## start

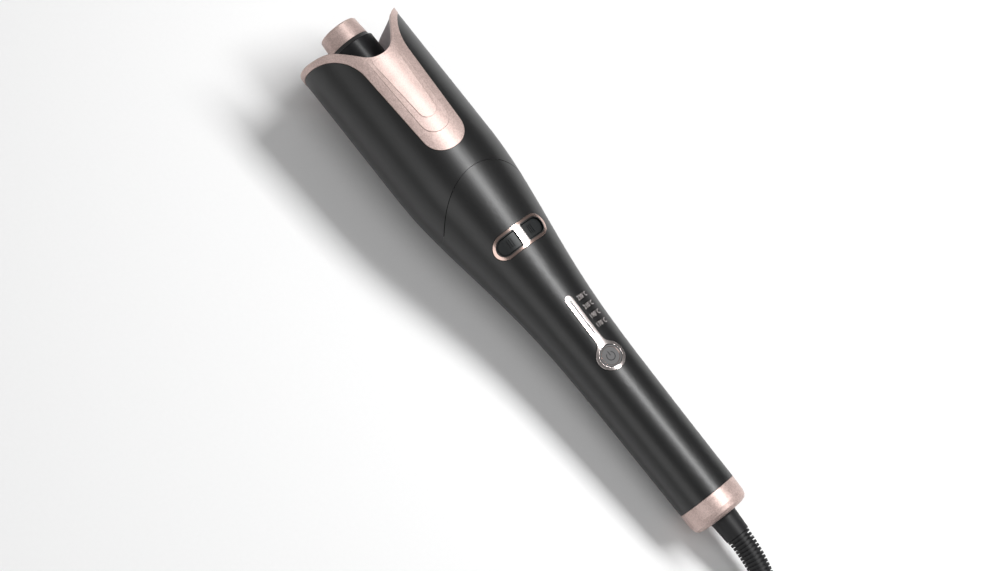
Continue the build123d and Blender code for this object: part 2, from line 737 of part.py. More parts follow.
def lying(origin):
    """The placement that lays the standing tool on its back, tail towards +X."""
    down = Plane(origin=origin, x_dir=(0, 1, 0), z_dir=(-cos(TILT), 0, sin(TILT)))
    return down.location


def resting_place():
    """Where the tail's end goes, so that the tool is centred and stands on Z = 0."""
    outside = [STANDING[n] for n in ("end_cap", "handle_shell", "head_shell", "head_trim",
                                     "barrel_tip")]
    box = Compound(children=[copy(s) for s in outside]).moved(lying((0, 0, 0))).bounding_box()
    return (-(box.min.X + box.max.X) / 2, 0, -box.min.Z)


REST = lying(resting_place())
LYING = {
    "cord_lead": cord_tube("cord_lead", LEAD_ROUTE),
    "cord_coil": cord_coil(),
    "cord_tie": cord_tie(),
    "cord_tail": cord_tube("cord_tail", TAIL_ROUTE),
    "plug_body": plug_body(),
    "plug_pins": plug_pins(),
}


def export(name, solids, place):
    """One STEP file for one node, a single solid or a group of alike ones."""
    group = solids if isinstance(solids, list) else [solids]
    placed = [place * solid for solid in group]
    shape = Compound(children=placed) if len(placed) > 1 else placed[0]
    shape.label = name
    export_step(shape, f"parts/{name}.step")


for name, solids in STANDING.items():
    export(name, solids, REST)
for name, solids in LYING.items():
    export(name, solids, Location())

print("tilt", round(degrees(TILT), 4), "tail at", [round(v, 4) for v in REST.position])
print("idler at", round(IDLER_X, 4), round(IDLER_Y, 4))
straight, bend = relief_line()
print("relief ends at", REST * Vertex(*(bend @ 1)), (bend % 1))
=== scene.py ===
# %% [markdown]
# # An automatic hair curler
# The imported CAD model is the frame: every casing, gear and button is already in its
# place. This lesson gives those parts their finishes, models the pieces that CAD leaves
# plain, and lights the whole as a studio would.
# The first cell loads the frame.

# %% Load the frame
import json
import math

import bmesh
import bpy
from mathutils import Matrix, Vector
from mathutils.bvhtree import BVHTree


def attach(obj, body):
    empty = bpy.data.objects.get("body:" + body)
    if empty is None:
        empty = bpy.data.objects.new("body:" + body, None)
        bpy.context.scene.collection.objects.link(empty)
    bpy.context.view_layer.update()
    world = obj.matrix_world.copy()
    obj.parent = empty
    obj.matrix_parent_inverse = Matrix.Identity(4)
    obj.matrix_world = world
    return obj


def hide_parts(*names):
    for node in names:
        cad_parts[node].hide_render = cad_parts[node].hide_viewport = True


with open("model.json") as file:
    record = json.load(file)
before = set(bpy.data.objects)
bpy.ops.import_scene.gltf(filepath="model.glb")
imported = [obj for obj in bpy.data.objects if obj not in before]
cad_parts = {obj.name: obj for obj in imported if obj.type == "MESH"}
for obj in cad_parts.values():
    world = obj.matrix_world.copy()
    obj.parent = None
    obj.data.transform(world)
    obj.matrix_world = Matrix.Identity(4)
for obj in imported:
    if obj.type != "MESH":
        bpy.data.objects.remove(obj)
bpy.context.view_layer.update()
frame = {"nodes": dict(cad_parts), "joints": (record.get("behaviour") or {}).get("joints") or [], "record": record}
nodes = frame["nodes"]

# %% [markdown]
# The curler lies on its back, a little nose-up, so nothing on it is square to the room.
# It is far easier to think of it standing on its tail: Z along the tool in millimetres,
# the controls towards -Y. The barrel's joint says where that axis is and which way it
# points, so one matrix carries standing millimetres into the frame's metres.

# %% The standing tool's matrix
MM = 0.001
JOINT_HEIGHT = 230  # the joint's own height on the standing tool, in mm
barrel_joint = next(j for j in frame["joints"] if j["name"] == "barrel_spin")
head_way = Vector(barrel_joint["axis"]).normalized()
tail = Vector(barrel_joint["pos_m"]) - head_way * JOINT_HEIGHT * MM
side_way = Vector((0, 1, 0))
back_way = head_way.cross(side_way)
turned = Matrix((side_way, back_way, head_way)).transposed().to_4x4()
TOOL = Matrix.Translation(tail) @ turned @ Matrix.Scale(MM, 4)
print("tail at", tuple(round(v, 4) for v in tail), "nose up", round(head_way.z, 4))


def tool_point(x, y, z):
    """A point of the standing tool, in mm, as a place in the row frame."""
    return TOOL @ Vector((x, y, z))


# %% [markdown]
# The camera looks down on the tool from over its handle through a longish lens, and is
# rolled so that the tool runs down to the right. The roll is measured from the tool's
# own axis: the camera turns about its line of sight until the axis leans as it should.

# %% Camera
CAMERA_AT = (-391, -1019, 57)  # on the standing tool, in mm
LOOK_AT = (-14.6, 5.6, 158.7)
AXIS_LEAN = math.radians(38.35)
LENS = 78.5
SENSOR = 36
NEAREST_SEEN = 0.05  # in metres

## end

[EXERCISE GOAL]: Your task is to transcribe only the lines from the line containing "v in REST.position])" through the line containing "obj.data.transform(world)", word for word.

[SOLUTION TO THIS EXERCISE]:
print("tilt", round(degrees(TILT), 4), "tail at", [round(v, 4) for v in REST.position])
print("idler at", round(IDLER_X, 4), round(IDLER_Y, 4))
straight, bend = relief_line()
print("relief ends at", REST * Vertex(*(bend @ 1)), (bend % 1))
=== scene.py ===
# %% [markdown]
# # An automatic hair curler
# The imported CAD model is the frame: every casing, gear and button is already in its
# place. This lesson gives those parts their finishes, models the pieces that CAD leaves
# plain, and lights the whole as a studio would.
# The first cell loads the frame.

# %% Load the frame
import json
import math

import bmesh
import bpy
from mathutils import Matrix, Vector
from mathutils.bvhtree import BVHTree


def attach(obj, body):
    empty = bpy.data.objects.get("body:" + body)
    if empty is None:
        empty = bpy.data.objects.new("body:" + body, None)
        bpy.context.scene.collection.objects.link(empty)
    bpy.context.view_layer.update()
    world = obj.matrix_world.copy()
    obj.parent = empty
    obj.matrix_parent_inverse = Matrix.Identity(4)
    obj.matrix_world = world
    return obj


def hide_parts(*names):
    for node in names:
        cad_parts[node].hide_render = cad_parts[node].hide_viewport = True


with open("model.json") as file:
    record = json.load(file)
before = set(bpy.data.objects)
bpy.ops.import_scene.gltf(filepath="model.glb")
imported = [obj for obj in bpy.data.objects if obj not in before]
cad_parts = {obj.name: obj for obj in imported if obj.type == "MESH"}
for obj in cad_parts.values():
    world = obj.matrix_world.copy()
    obj.parent = None
    obj.data.transform(world)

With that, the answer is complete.